Le Case Piene
di Marianna Russo, sede di Mbeya
Oggi è stato il primo giorno in cui in modo libero e spontaneo il mio spazio l’ho trovato comunque, nonostante lo swahili e nonostante la “paura” di muovermi davanti agli altri. Forse devo dire grazie alle due Clara che con la loro allegria e i loro sorrisi mi hanno sciolto il cuore. Clara mkubwa e Clara mdogo, le chiamano così le operatrici per distinguere la grande dalla piccola, sono le due bambine che siamo andate a visitare oggi durante i majumbani, quelle che noi chiameremo visite domiciliari.
Qui le visite domiciliari sono molto diverse rispetto a quelle a cui siamo abituati in Italia. Si parla tanto, con le mamme, con le nonne e con i ragazzi per sapere come si procede e si fa qualche esercizio.
La prima ragazza, Clara grande, ha 15 anni compiuti a Gennaio, non cammina sulle gambe ma riesce a muoversi agilmente sulle ginocchia. Lei non esce molto, solo la domenica per andare a messa. Ha 5 fratelli con cui ha un bellissimo rapporto e che si prendono cura di lei insieme alla mamma che è una vera forza della natura. Appena arriviamo ci accoglie calorosamente e dopo aver steso da sola la stuoia ci invita ad andare vicino a lei e da una lettera a Federica che con gli occhi lucidi la ringrazia. Clara ha una memoria formidabile e dopo aver imparato il mio nome, mi ripete tutti i nomi delle civiliste passate negli anni. I nomi li ricorda tutti, ma mi dice che le sue preferite sono state quelle calme, che si prendevano il tempo per capirla e non andavano di fretta.
Ha tirato fuori i suoi quaderni e dei tappi con sopra delle lettere che usa per scrivere. Abbiamo letto e scritto un po’ di parole e in un attimo era già ora di andare via e così dopo averla salutata ci siamo dirette verso la casa di Clara piccola; anche lei voleva scrivere oggi e così abbiamo scritto e ripetuto un po’ di numeri.
Non posso immaginare cosa significhi vivere chiusa dentro una casa, prigioniera di un corpo che non ti permette di vedere cosa c’è oltre il cancello, ma posso almeno provare a immaginare quanto possa valere un volto nuovo e avere qualcuno che anche solo per un’ora a settimana ha occhi solo per te. Qualcuno che può almeno provare a fermarsi e a prendersi il tempo che serve per capirti e per aiutarti a imparare qualcosa in più. Il minimo che posso fare è cercare di esserci al 100% per quell’ora mettendo da parte barriere e paure.

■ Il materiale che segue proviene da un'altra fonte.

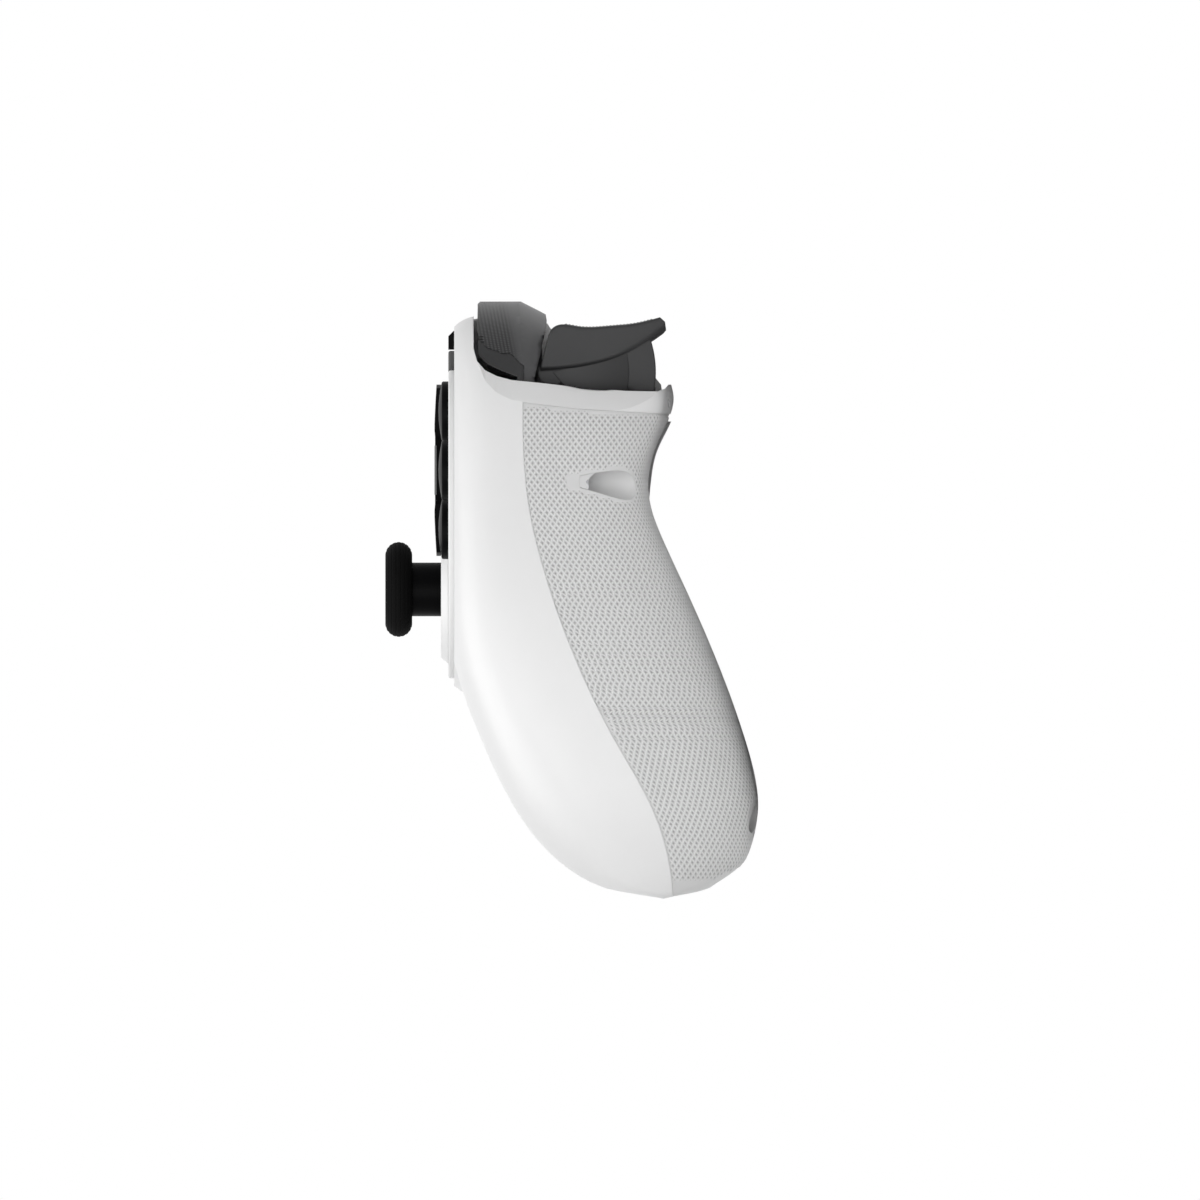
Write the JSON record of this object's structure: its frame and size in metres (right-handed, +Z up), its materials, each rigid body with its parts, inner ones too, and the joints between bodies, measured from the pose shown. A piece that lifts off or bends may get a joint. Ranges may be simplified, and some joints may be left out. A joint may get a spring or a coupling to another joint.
{
  "type": "gamepad",
  "caption": "Full-size wireless gamepad with two level analogue sticks, cross-shaped directional pad, round face buttons, touchpad, bumpers, hinged triggers and pyramid-textured grips.",
  "frame": {"origin": "centre of the bounding box in X and Y, on the surface the pad lies on", "axes": "+X towards the player's right hand, +Y towards the shoulders, +Z up out of the face; the pad lies on its back on the trigger tips and the grip ends"},
  "size_m": [0.16, 0.1086, 0.0582],
  "materials": {
    "white_abs": "fine satin moulded ABS",
    "textured_abs": "moulded with a lattice of small pyramids",
    "charcoal_abs": "satin moulded charcoal ABS",
    "black_gloss": "polished black",
    "dark_inner": "plain inner moulding",
    "black_rubber": "matte thermoplastic rubber with fine rings",
    "silicone": "grey silicone",
    "circuit_board": "solder-masked glass epoxy",
    "steel": "plain steel",
    "tungsten": "sintered heavy metal",
    "battery_wrap": "shrink wrap",
    "socket_shell": "plated steel shell"
  },
  "bodies": {
    "case": {"front_shell": "white_abs", "rear_shell": "textured_abs", "back_plate": "white_abs", "case_screws": "steel", "face_plate": "white_abs", "top_trim": "black_gloss", "left_stick_bezel": "white_abs", "right_stick_bezel": "white_abs", "dpad_bracket": "dark_inner", "button_board": "circuit_board", "main_board": "circuit_board", "board_screws": "steel", "battery_pack": "battery_wrap", "usb_c_socket": "socket_shell", "headset_jack": "dark_inner", "button_membrane": "silicone", "dpad_membrane": "silicone", "left_stick_housing": "dark_inner", "left_trigger_pin": "steel", "left_trigger_spring": "steel", "left_shoulder_frame": "dark_inner", "left_bumper_pin": "steel", "left_bumper_switch": "dark_inner", "left_rumble_motor": "steel", "left_motor_cradle": "dark_inner", "right_stick_housing": "dark_inner", "right_trigger_pin": "steel", "right_trigger_spring": "steel", "right_shoulder_frame": "dark_inner", "right_bumper_pin": "steel", "right_bumper_switch": "dark_inner", "right_rumble_motor": "steel", "right_motor_cradle": "dark_inner"},
    "touchpad": {"touchpad": "black_gloss"},
    "top_button": {"top_button": "black_gloss"},
    "right_button": {"right_button": "black_gloss"},
    "bottom_button": {"bottom_button": "black_gloss"},
    "left_button": {"left_button": "black_gloss"},
    "left_menu_button": {"left_menu_button": "black_gloss"},
    "right_menu_button": {"right_menu_button": "black_gloss"},
    "home_button": {"home_button": "black_gloss"},
    "dpad": {"dpad": "black_gloss"},
    "dpad_gimbal": {"dpad_gimbal": "dark_inner"},
    "left_stick_gimbal": {"left_stick_gimbal": "dark_inner"},
    "left_stick_yoke": {"left_stick_yoke": "dark_inner"},
    "left_stick": {"left_stick_stem": "black_gloss", "left_stick_cap": "black_rubber"},
    "left_trigger": {"left_trigger": "charcoal_abs"},
    "left_bumper": {"left_bumper": "charcoal_abs"},
    "left_rumble_weight": {"left_rumble_weight": "tungsten"},
    "right_stick_gimbal": {"right_stick_gimbal": "dark_inner"},
    "right_stick_yoke": {"right_stick_yoke": "dark_inner"},
    "right_stick": {"right_stick_stem": "black_gloss", "right_stick_cap": "black_rubber"},
    "right_trigger": {"right_trigger": "charcoal_abs"},
    "right_bumper": {"right_bumper": "charcoal_abs"},
    "right_rumble_weight": {"right_rumble_weight": "tungsten"}
  },
  "joints": [
    {"name": "top_button_press", "type": "slide", "parent": "case", "child": "top_button", "axis": [0, -0.1918, -0.9814], "range_m": [0, 0.0012], "stiffness_N_per_m": 400, "springref_m": -0.0008},
    {"name": "right_button_press", "type": "slide", "parent": "case", "child": "right_button", "axis": [0, -0.1918, -0.9814], "range_m": [0, 0.0012], "stiffness_N_per_m": 400, "springref_m": -0.0008},
    {"name": "bottom_button_press", "type": "slide", "parent": "case", "child": "bottom_button", "axis": [0, -0.1918, -0.9814], "range_m": [0, 0.0012], "stiffness_N_per_m": 400, "springref_m": -0.0008},
    {"name": "left_button_press", "type": "slide", "parent": "case", "child": "left_button", "axis": [0, -0.1918, -0.9814], "range_m": [0, 0.0012], "stiffness_N_per_m": 400, "springref_m": -0.0008},
    {"name": "left_menu_button_press", "type": "slide", "parent": "case", "child": "left_menu_button", "axis": [0, -0.1918, -0.9814], "range_m": [0, 0.0006], "stiffness_N_per_m": 400, "springref_m": -0.001},
    {"name": "right_menu_button_press", "type": "slide", "parent": "case", "child": "right_menu_button", "axis": [0, -0.1918, -0.9814], "range_m": [0, 0.0006], "stiffness_N_per_m": 400, "springref_m": -0.001},
    {"name": "home_button_press", "type": "slide", "parent": "case", "child": "home_button", "axis": [0, -0.1918, -0.9814], "range_m": [0, 0.0006], "stiffness_N_per_m": 400, "springref_m": -0.001},
    {"name": "touchpad_click", "type": "hinge", "parent": "case", "child": "touchpad", "pos_m": [0, 0.04651, 0.03706], "axis": [1, 0, 0], "range_deg": [0, 1.2], "stiffness_Nm_per_rad": 1.5, "springref_deg": -2.86},
    {"name": "dpad_tilt_vertical", "type": "hinge", "parent": "case", "child": "dpad_gimbal", "pos_m": [-0.045, 0.02576, 0.03826], "axis": [1, 0, 0], "range_deg": [-3.5, 3.5], "stiffness_Nm_per_rad": 0.15},
    {"name": "dpad_tilt_level", "type": "hinge", "parent": "dpad_gimbal", "child": "dpad", "pos_m": [-0.045, 0.02576, 0.03826], "axis": [0, 0.9814, -0.1918], "range_deg": [-3.5, 3.5], "stiffness_Nm_per_rad": 0.15},
    {"name": "left_bumper_press", "type": "hinge", "parent": "case", "child": "left_bumper", "pos_m": [-0.0204, 0.04434, 0.0275], "axis": [0, 0.1918, 0.9814], "range_deg": [0, 1.5], "stiffness_Nm_per_rad": 1.2, "springref_deg": -4.58},
    {"name": "left_trigger_pull", "type": "hinge", "parent": "case", "child": "left_trigger", "pos_m": [-0.043, 0.03993, 0.02112], "axis": [-1, 0, 0], "range_deg": [0, 17], "stiffness_Nm_per_rad": 0.25, "springref_deg": -20.05},
    {"name": "left_stick_fore_aft", "type": "hinge", "parent": "case", "child": "left_stick_gimbal", "pos_m": [-0.027, 0.00405, 0.03588], "axis": [1, 0, 0], "range_deg": [-16.5, 16.5], "stiffness_Nm_per_rad": 0.06},
    {"name": "left_stick_left_right", "type": "hinge", "parent": "left_stick_gimbal", "child": "left_stick_yoke", "pos_m": [-0.027, 0.00405, 0.03588], "axis": [0, 0.9814, -0.1918], "range_deg": [-16.5, 16.5], "stiffness_Nm_per_rad": 0.06},
    {"name": "left_stick_click", "type": "slide", "parent": "left_stick_yoke", "child": "left_stick", "axis": [0, -0.1918, -0.9814], "range_m": [0, 0.0005], "stiffness_N_per_m": 1500, "springref_m": -0.002},
    {"name": "left_rumble_spin", "type": "hinge", "parent": "case", "child": "left_rumble_weight", "pos_m": [-0.059, -0.01429, 0.02469], "axis": [0, 0.9814, -0.1918], "continuous": true},
    {"name": "right_bumper_press", "type": "hinge", "parent": "case", "child": "right_bumper", "pos_m": [0.0204, 0.04434, 0.0275], "axis": [0, -0.1918, -0.9814], "range_deg": [0, 1.5], "stiffness_Nm_per_rad": 1.2, "springref_deg": -4.58},
    {"name": "right_trigger_pull", "type": "hinge", "parent": "case", "child": "right_trigger", "pos_m": [0.043, 0.03993, 0.02112], "axis": [-1, 0, 0], "range_deg": [0, 17], "stiffness_Nm_per_rad": 0.25, "springref_deg": -20.05},
    {"name": "right_stick_fore_aft", "type": "hinge", "parent": "case", "child": "right_stick_gimbal", "pos_m": [0.027, 0.00405, 0.03588], "axis": [1, 0, 0], "range_deg": [-16.5, 16.5], "stiffness_Nm_per_rad": 0.06},
    {"name": "right_stick_left_right", "type": "hinge", "parent": "right_stick_gimbal", "child": "right_stick_yoke", "pos_m": [0.027, 0.00405, 0.03588], "axis": [0, 0.9814, -0.1918], "range_deg": [-16.5, 16.5], "stiffness_Nm_per_rad": 0.06},
    {"name": "right_stick_click", "type": "slide", "parent": "right_stick_yoke", "child": "right_stick", "axis": [0, -0.1918, -0.9814], "range_m": [0, 0.0005], "stiffness_N_per_m": 1500, "springref_m": -0.002},
    {"name": "right_rumble_spin", "type": "hinge", "parent": "case", "child": "right_rumble_weight", "pos_m": [0.059, -0.01429, 0.02469], "axis": [0, 0.9814, -0.1918], "continuous": true}
  ]
}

Trovo assurdo che non abbiano le sedie a rotelle per spostarsi, ma giustamente Federica mi ricorda che non passerebbero nelle porte e poi ci sono quei gradini che sembrano minimi quando devi salirci con i piedi, ma quando sono quelle ruote a doverli superare sembrano montagne.
Oggi però tornando a casa non pensavo alle sedie che non c’erano o agli esercizi che non venivano fatti. Pensavo alle braccia di Clara grande che mi stringevano le gambe, alla sua bocca che con tutta la difficoltà del caso faceva uscire un saluto bellissimo per la sorella. Pensavo ai pantaloni strappati di Clara piccola all’altezza di quelle ginocchia che devono lavorare davvero tanto e al suo sorriso quando riusciva a scrivere un numero.
Sono tornata a casa piena, piena di quella forza di chi non ha niente, ma con quel poco che ha decide di farci veramente tanto.